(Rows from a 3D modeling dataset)
··········
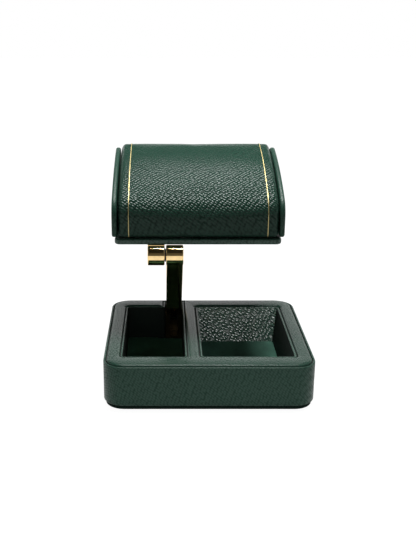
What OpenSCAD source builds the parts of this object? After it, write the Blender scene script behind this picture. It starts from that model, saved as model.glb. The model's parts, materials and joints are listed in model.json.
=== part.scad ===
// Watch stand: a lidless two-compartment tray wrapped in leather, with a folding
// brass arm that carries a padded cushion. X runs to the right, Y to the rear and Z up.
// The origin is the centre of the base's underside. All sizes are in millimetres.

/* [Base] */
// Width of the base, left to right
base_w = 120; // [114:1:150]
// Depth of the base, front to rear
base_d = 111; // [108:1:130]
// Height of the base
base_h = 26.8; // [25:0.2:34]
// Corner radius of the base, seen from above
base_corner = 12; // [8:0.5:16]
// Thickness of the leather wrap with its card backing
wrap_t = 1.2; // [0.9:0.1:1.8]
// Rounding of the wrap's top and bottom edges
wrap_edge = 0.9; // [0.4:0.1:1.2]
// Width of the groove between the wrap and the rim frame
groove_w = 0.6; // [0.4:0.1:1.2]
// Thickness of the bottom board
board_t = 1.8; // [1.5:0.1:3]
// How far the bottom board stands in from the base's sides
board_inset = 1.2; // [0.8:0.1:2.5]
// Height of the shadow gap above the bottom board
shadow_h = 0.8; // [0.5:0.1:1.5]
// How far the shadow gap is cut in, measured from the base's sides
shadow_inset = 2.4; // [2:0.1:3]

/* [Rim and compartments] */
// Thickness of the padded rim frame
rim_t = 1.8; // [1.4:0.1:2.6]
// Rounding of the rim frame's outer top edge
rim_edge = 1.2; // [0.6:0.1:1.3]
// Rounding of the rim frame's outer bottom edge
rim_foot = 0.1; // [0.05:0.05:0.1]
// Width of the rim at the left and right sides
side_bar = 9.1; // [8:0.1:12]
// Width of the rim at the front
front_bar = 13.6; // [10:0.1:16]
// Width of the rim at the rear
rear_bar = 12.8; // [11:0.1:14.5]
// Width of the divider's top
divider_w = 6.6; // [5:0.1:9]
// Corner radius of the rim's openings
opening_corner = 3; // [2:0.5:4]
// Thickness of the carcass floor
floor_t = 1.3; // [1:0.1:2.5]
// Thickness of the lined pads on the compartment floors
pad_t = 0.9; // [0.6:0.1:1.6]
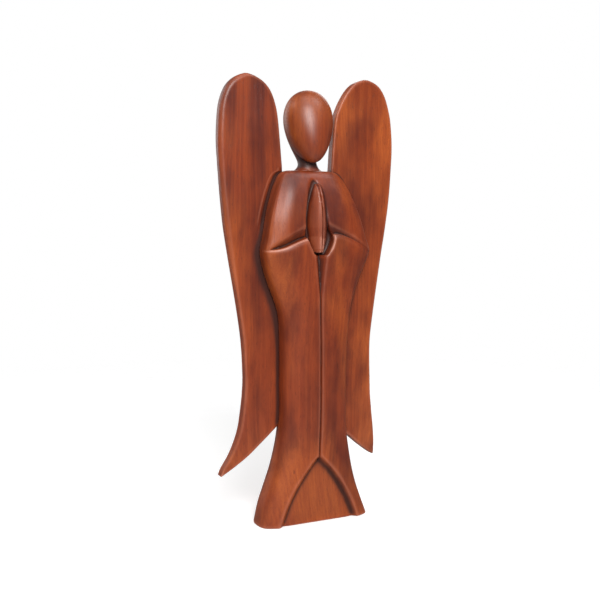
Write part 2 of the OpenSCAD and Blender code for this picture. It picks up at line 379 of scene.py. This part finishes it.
··········
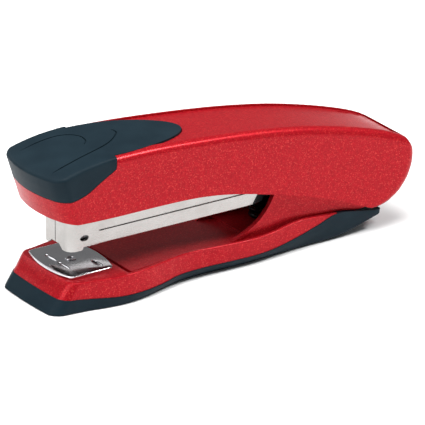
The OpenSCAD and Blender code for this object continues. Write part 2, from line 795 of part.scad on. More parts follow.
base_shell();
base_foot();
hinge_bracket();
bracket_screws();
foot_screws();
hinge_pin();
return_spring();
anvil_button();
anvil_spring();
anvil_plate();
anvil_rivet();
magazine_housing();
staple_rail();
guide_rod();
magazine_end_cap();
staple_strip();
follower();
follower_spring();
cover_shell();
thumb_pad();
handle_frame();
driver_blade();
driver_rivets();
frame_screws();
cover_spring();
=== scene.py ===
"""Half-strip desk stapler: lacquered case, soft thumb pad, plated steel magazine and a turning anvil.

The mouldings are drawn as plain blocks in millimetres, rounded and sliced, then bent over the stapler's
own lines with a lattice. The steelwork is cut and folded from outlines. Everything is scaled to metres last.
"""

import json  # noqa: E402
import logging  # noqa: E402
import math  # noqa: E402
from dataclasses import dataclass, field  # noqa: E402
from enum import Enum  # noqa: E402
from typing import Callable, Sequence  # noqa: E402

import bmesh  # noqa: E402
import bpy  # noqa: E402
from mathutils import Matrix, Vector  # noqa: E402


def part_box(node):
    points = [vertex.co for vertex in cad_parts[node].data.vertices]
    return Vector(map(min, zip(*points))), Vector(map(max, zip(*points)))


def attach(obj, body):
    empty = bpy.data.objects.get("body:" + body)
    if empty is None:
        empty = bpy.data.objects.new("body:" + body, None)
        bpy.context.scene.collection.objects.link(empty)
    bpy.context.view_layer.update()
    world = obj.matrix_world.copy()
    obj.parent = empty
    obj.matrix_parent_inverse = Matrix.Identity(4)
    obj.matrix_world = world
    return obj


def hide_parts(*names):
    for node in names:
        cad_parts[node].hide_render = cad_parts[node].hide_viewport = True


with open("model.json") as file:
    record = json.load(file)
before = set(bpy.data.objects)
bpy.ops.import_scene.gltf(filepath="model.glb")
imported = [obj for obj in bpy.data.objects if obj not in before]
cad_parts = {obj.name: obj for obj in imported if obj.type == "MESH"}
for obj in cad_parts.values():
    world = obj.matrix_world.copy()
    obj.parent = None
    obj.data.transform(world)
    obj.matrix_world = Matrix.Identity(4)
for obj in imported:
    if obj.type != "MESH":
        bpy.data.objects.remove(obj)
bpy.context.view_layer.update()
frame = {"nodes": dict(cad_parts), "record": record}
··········
__WHAT TO WORK ON__
Print the lines from the line with "hinge_bracket();" to the line with "imported = [obj" exactly, and print nothing else. Both of those lines are included.

__OUTPUT OF THE EXERCISE__
hinge_bracket();
bracket_screws();
foot_screws();
hinge_pin();
return_spring();
anvil_button();
anvil_spring();
anvil_plate();
anvil_rivet();
magazine_housing();
staple_rail();
guide_rod();
magazine_end_cap();
staple_strip();
follower();
follower_spring();
cover_shell();
thumb_pad();
handle_frame();
driver_blade();
driver_rivets();
frame_screws();
cover_spring();
=== scene.py ===
"""Half-strip desk stapler: lacquered case, soft thumb pad, plated steel magazine and a turning anvil.

The mouldings are drawn as plain blocks in millimetres, rounded and sliced, then bent over the stapler's
own lines with a lattice. The steelwork is cut and folded from outlines. Everything is scaled to metres last.
"""

import json  # noqa: E402
import logging  # noqa: E402
import math  # noqa: E402
from dataclasses import dataclass, field  # noqa: E402
from enum import Enum  # noqa: E402
from typing import Callable, Sequence  # noqa: E402

import bmesh  # noqa: E402
import bpy  # noqa: E402
from mathutils import Matrix, Vector  # noqa: E402


def part_box(node):
    points = [vertex.co for vertex in cad_parts[node].data.vertices]
    return Vector(map(min, zip(*points))), Vector(map(max, zip(*points)))


def attach(obj, body):
    empty = bpy.data.objects.get("body:" + body)
    if empty is None:
        empty = bpy.data.objects.new("body:" + body, None)
        bpy.context.scene.collection.objects.link(empty)
    bpy.context.view_layer.update()
    world = obj.matrix_world.copy()
    obj.parent = empty
    obj.matrix_parent_inverse = Matrix.Identity(4)
    obj.matrix_world = world
    return obj


def hide_parts(*names):
    for node in names:
        cad_parts[node].hide_render = cad_parts[node].hide_viewport = True


with open("model.json") as file:
    record = json.load(file)
before = set(bpy.data.objects)
bpy.ops.import_scene.gltf(filepath="model.glb")
imported = [obj for obj in bpy.data.objects if obj not in before]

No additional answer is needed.